Our lives have been made so very comfortable, we need not worry as it is done for us. Providing we are wearing a high-viz jacket should any traffic knock us down they are liable, we will get paid out and hey, maybe not have to work for a living any longer. Britain has become lazy, lethargic and idle. We may never be able to work our way back from the mistakes of this week, unlike I believe our forefathers could possibly have…. unless we change our ways back to an age they lived, become uncomfortable again and with the rise in prices we will see over the coming years perhaps this will happen…maybe that is what the governing bodies want from us, but it is no walk in the park and walking in the park is about all we are good for these days.
Can we reduce our existence this low, now we are accustomed to all the 21st century has to offer? Can we find a solution to our problems by going back to a time when things were simpler? No, it’s all an illusion, a nostalgic flitter from your youth. You may have been having the time of your life but in reality, Britain was shit back then too.
We had recession, we had war, we had poverty and anger and hate, we had far right wing factions feeding on our rage, we had mass unemployment, we had people abusing their power, oppressing the poor, abusing children. We had serial killers, bogeymen. We had sickening underworlds of debauchery on every level. It was just your youth shadowing these things and it is this illusion which tells us we put the Great in Great Britain but we didn’t, we never did.

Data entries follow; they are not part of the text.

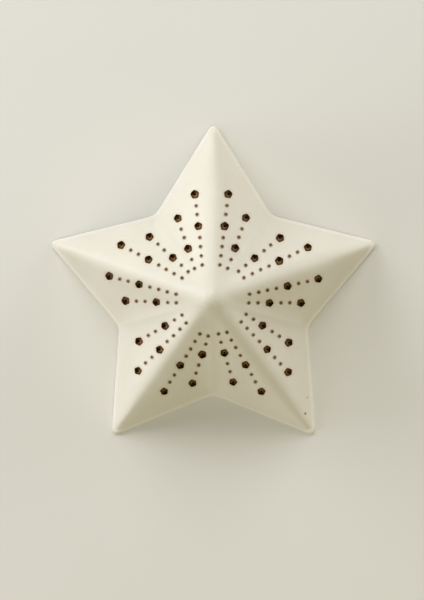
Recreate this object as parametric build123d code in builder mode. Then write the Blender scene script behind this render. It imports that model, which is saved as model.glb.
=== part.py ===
from build123d import *
from math import atan2, cos, degrees, radians, sin
import os

# Star tealight holder: a pierced ceramic star that stands on its rim over a tealight.
# Millimetres. Z is up, the table is z = 0, the origin is under the apex, and one tip points to +Y.

# ---- star cover ---------------------------------------------------------------------
ARMS = 5
FIRST_TIP = 90.0            # azimuth of the first tip
SECTOR = 360.0 / ARMS
TIP_CORNER_R = 97.3         # centre to the sharp meeting point of an arm's two edges
INNER_CORNER_R = 55.5       # centre to the sharp corner between two arms
TIP_ROUND = 2.6
INNER_ROUND = 7.0
COVER_HEIGHT = 75.0
FOOT_HEIGHT = 2.5           # upright edge from the table to the lip
LIP_WIDTH = 1.3             # flat ledge between the edge and the facets
LIP_ROUND = 1.0
FOOT_WALL = 4.0             # thickness of the rim where it meets the table
CAVITY_HEIGHT = 68.5
LIP_TIP_ROUND = 2.1         # tip rounding where the facets start
MOUTH_TIP_ROUND = 1.6       # and of the hollow at the table
APEX_SCALE = 0.03           # size of the small star that closes the facets at the apex
APEX_TIP_ROUND = 0.6
APEX_INNER_ROUND = 0.6

# ---- punched holes ------------------------------------------------------------------
# They are laid out in plan on each half of an arm: u runs out along the ridge, v away from it.
ROUND_HOLE_R = 1.05
STAR_HOLE_R = 2.6
STAR_HOLE_WAIST = 0.78      # inner corner radius over tip radius
ROUND_STEP = 4.96           # to the next round hole
STAR_STEP = 6.37            # between a round hole and a star
LONG_ROW = "rrrrsrrs"       # r is a round hole, s a star, from the inside out
LONG_START = (20.05, 4.72)
LONG_SLOPE = 6.65           # degrees between the row and the ridge
SHORT_ROW = "rrsrrs"
SHORT_START = (18.2, 9.09)
SHORT_SLOPE = 19.75
PATTERN_MIDDLE = 39.0       # distance along the ridge to the middle of a group of holes
# Punched by hand: each arm's group sits a little turned about the apex and about its own middle,
# and a little further in.
ARM_TURN = (1.2, 0.6, 0.0, 0.8, -2.0)
ARM_TWIST = (-1.0, -0.5, -0.5, -3.0, -0.5)
ARM_SHIFT = (-2.1, -0.25, -0.3, -0.4, -0.8)

# ---- tealight -----------------------------------------------------------------------
CUP_RIM_R = 19.0
CUP_HEIGHT = 15.0
CUP_WALL = 0.4
CUP_CORNER = 0.8
BEAD_R = 0.6                # rolled rim
PIECE_GAP = 0.03            # room between pieces that touch
WAX_TOP = 12.4
TAB_R = 6.5
TAB_THICKNESS = 0.5
COLLAR_R = 1.7
COLLAR_HEIGHT = 3.5
WICK_R = 0.9
WICK_TOP = 19.5

CUP_OUTER_R = CUP_RIM_R - BEAD_R + CUP_WALL / 2
CUP_INNER_R = CUP_OUTER_R - CUP_WALL


def polar(radius, azimuth):
    """Point at this radius and azimuth in plan."""
    return Vector(radius * cos(radians(azimuth)), radius * sin(radians(azimuth)))


def star_corners(tip_r, inner_r, first_tip):
    """Corners of a star in order, each tip followed by the inner corner after it."""
    corners = []
    for arm in range(ARMS):
        azimuth = first_tip - arm * SECTOR
        corners.append(polar(tip_r, azimuth))
        corners.append(polar(inner_r, azimuth - SECTOR / 2))
    return corners


def edge_distance():
    """Distance from the centre to the straight line of an outer edge."""
    inner = polar(INNER_CORNER_R, SECTOR / 2)
    tip = polar(TIP_CORNER_R, 0)
    return inner.cross(tip).length / (tip - inner).length


def star_plan(height, inset, tip_round, inner_round):
    """Horizontal rounded star at this height, its edges this far inside the outline."""
    scale = 1 - inset / edge_distance()
    with BuildSketch(Plane.XY.offset(height)) as plan:
        with BuildLine():
            Polyline(star_corners(TIP_CORNER_R * scale, INNER_CORNER_R * scale, FIRST_TIP), close=True)
        make_face()
        fillet(plan.vertices().sort_by_distance((0, 0, 0))[:ARMS], inner_round)
        fillet(plan.vertices().sort_by_distance((0, 0, 0))[-ARMS:], tip_round)
    return plan.sketch


def apex_plan(height):
    """The small star where the ten facets end."""
    inset = (1 - APEX_SCALE) * edge_distance()
    return star_plan(height, inset, APEX_TIP_ROUND, APEX_INNER_ROUND)


def row_of_holes(row, start, slope):
    """Kinds and places of the holes in one row, in the arm's own u and v."""
    along = Vector(cos(radians(slope)), sin(radians(slope)))
    place = Vector(*start)
    holes = [(row[0], place)]
    for previous, kind in zip(row, row[1:]):
        step = ROUND_STEP if previous == kind == "r" else STAR_STEP
        place = place + along * step
        holes.append((kind, place))
    return holes


def punched_holes():
    """Kind, place and outward azimuth of every hole in the cover."""
    half_arm = row_of_holes(LONG_ROW, LONG_START, LONG_SLOPE)
    half_arm += row_of_holes(SHORT_ROW, SHORT_START, SHORT_SLOPE)
    holes = []
    for arm in range(ARMS):
        turn = FIRST_TIP - arm * SECTOR + ARM_TURN[arm]
        middle = Vector(PATTERN_MIDDLE + ARM_SHIFT[arm], 0)
        for side in (1, -1):
            for kind, place in half_arm:
                offset = Vector(place.X - PATTERN_MIDDLE, side * place.Y)
                in_arm = middle + offset.rotate(Axis.Z, ARM_TWIST[arm])
                in_plan = in_arm.rotate(Axis.Z, turn)
                holes.append((kind, in_plan, turn + degrees(atan2(in_arm.Y, in_arm.X))))
    return holes


# ---- star cover ---------------------------------------------------------------------
with BuildPart() as star_cover:
    extrude(star_plan(0, 0, TIP_ROUND, INNER_ROUND), amount=FOOT_HEIGHT)
    fillet(star_cover.faces().sort_by(Axis.Z)[-1].edges(), LIP_ROUND)
    facets_start = star_plan(FOOT_HEIGHT, LIP_WIDTH, LIP_TIP_ROUND, INNER_ROUND)
    loft([facets_start, apex_plan(COVER_HEIGHT)], ruled=True)
    cavity_mouth = star_plan(0, FOOT_WALL, MOUTH_TIP_ROUND, INNER_ROUND)
    loft([cavity_mouth, apex_plan(CAVITY_HEIGHT)], ruled=True, mode=Mode.SUBTRACT)
    all_holes = punched_holes()
    with BuildSketch():
        with Locations(*[place for kind, place, azimuth in all_holes if kind == "r"]):
            Circle(ROUND_HOLE_R)
        for kind, place, azimuth in all_holes:
            if kind == "s":
                with BuildLine():
                    Polyline(
                        [
                            place + corner
                            for corner in star_corners(STAR_HOLE_R, STAR_HOLE_R * STAR_HOLE_WAIST, azimuth)
                        ],
                        close=True,
                    )
                make_face()
    extrude(amount=COVER_HEIGHT, mode=Mode.SUBTRACT)
star_cover.part.label = "star_cover"


# ---- tealight cup -------------------------------------------------------------------
with BuildPart() as tealight_cup:
    bead_height = CUP_HEIGHT - BEAD_R
    with BuildSketch(Plane.XZ):
        with Locations((CUP_OUTER_R / 2, bead_height / 2)):
            Rectangle(CUP_OUTER_R, bead_height)
    revolve(axis=Axis.Z)
    fillet(tealight_cup.faces().sort_by(Axis.Z)[0].edges(), CUP_CORNER)
    with BuildSketch(Plane.XZ):
        with Locations((CUP_OUTER_R - CUP_WALL / 2, bead_height)):
            Circle(BEAD_R)
    revolve(axis=Axis.Z)
    with BuildSketch(Plane.XY.offset(CUP_WALL)):
        Circle(CUP_INNER_R)
    extrude(amount=CUP_HEIGHT, mode=Mode.SUBTRACT)
tealight_cup.part.label = "tealight_cup"


# ---- wick sustainer -----------------------------------------------------------------
tab_floor = CUP_WALL + PIECE_GAP
tab_top = tab_floor + TAB_THICKNESS
with BuildPart() as wick_tab:
    with BuildSketch(Plane.XY.offset(tab_floor)):
        Circle(TAB_R)
    extrude(amount=TAB_THICKNESS)
    with BuildSketch(Plane.XY.offset(tab_top)):
        Circle(COLLAR_R)
    extrude(amount=COLLAR_HEIGHT)
    with BuildSketch(Plane.XY.offset(tab_top)):
        Circle(WICK_R + PIECE_GAP)
    extrude(amount=COLLAR_HEIGHT, mode=Mode.SUBTRACT)
wick_tab.part.label = "wick_tab"


# ---- wick ---------------------------------------------------------------------------
with BuildPart() as wick:
    with BuildSketch(Plane.XY.offset(tab_top + PIECE_GAP)):
        Circle(WICK_R)
    extrude(amount=WICK_TOP - tab_top - PIECE_GAP)
wick.part.label = "wick"


# ---- wax ----------------------------------------------------------------------------
with BuildPart() as tealight_wax:
    with BuildSketch(Plane.XY.offset(tab_floor)):
        Circle(CUP_INNER_R - PIECE_GAP)
    extrude(amount=WAX_TOP - tab_floor)
    with BuildSketch(Plane.XY.offset(tab_floor)):
        Circle(TAB_R + PIECE_GAP)
    extrude(amount=TAB_THICKNESS + PIECE_GAP, mode=Mode.SUBTRACT)
    with BuildSketch(Plane.XY.offset(tab_floor)):
        Circle(COLLAR_R + PIECE_GAP)
    extrude(amount=TAB_THICKNESS + COLLAR_HEIGHT + PIECE_GAP, mode=Mode.SUBTRACT)
    with BuildSketch(Plane.XY.offset(tab_floor)):
        Circle(WICK_R + PIECE_GAP)
    extrude(amount=WAX_TOP, mode=Mode.SUBTRACT)
tealight_wax.part.label = "tealight_wax"


# ---- files --------------------------------------------------------------------------
os.makedirs("parts", exist_ok=True)
for piece in (star_cover, tealight_cup, wick_tab, wick, tealight_wax):
    export_step(piece.part, f"parts/{piece.part.label}.step")
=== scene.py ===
import math
import random

import bpy
import numpy as np
from mathutils import Matrix, Vector, noise
from mathutils.geometry import delaunay_2d_cdt


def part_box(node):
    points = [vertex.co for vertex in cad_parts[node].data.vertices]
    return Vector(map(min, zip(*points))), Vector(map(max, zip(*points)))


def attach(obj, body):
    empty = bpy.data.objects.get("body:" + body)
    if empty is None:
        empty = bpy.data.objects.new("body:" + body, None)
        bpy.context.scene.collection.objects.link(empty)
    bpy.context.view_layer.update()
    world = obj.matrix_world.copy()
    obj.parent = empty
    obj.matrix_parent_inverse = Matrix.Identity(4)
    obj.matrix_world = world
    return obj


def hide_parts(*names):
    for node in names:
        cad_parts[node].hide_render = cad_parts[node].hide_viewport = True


# Star tealight holder: a pierced, slip-cast star over a tealight.
# The shapes are worked out in millimetres and every mesh is made in metres.

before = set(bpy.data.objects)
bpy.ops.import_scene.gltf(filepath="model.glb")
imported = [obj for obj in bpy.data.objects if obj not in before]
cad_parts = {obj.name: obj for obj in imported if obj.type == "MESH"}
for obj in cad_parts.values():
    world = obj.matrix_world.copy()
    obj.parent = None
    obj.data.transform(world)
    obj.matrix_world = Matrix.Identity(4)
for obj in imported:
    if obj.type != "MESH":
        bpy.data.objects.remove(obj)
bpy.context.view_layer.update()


MM = 0.001
SEED = 11


def node_box_mm(node):
    """Lowest and highest corners of a CAD node, in millimetres."""
    low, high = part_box(node)
    return Vector(low) / MM, Vector(high) / MM


# ---- sizes, in millimetres ----------------------------------------------------------
_, cover_high = node_box_mm("star_cover")
_, cup_high = node_box_mm("tealight_cup")
wax_low, wax_high = node_box_mm("tealight_wax")
_, tab_high = node_box_mm("wick_tab")
wick_low, wick_high = node_box_mm("wick")

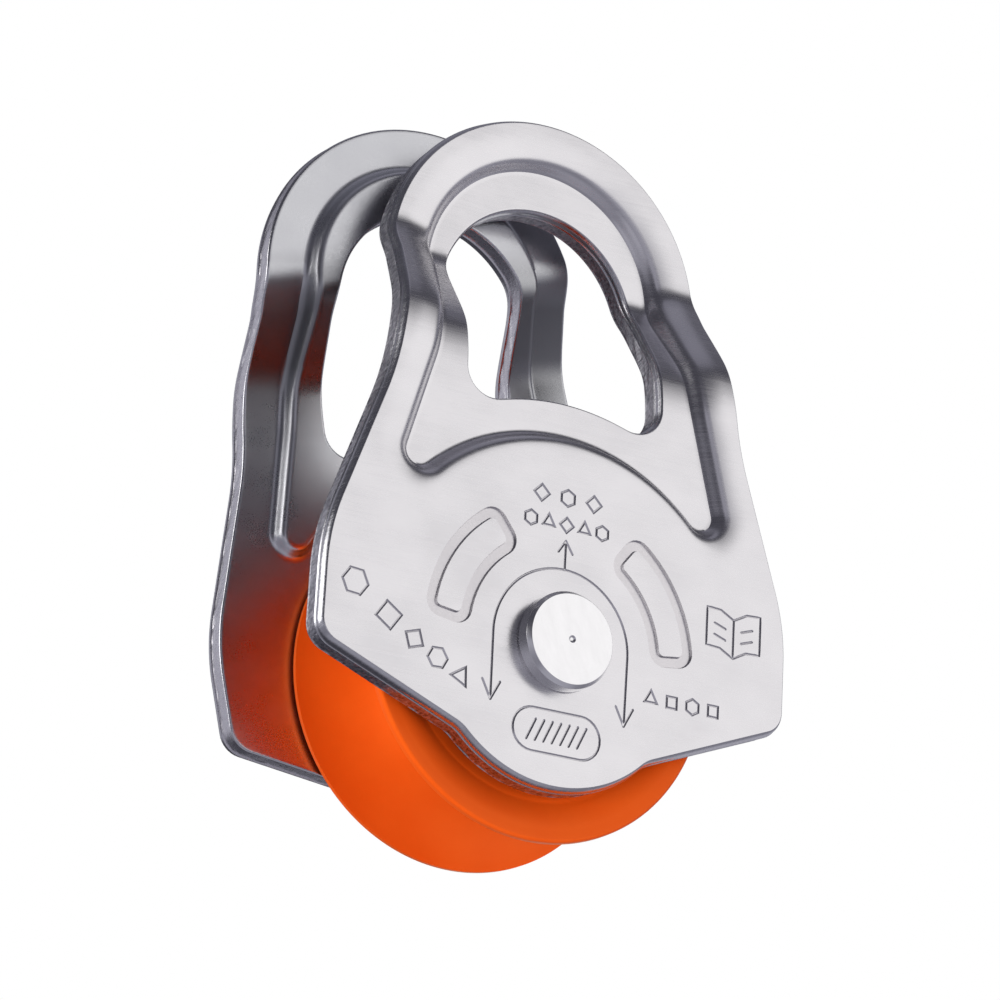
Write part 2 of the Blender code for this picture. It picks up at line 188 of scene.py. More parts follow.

Get off your ego-trip and realise what the older generation and all those who followed them into the propaganda of the Leave campaign did this week, they did because they believe in a false concept, a fantasy that we still live, not in the Great Britain of yore, but a Great Britain from their adolescent minds which always fogs the hard bits and highlights the fonder memories. Watch out, that wooden plank is coming down from the horse chestnut tree and it about to smash us in the face and no high-viz vest is going to protect us. Will we ever get back out of this cul-de-sac?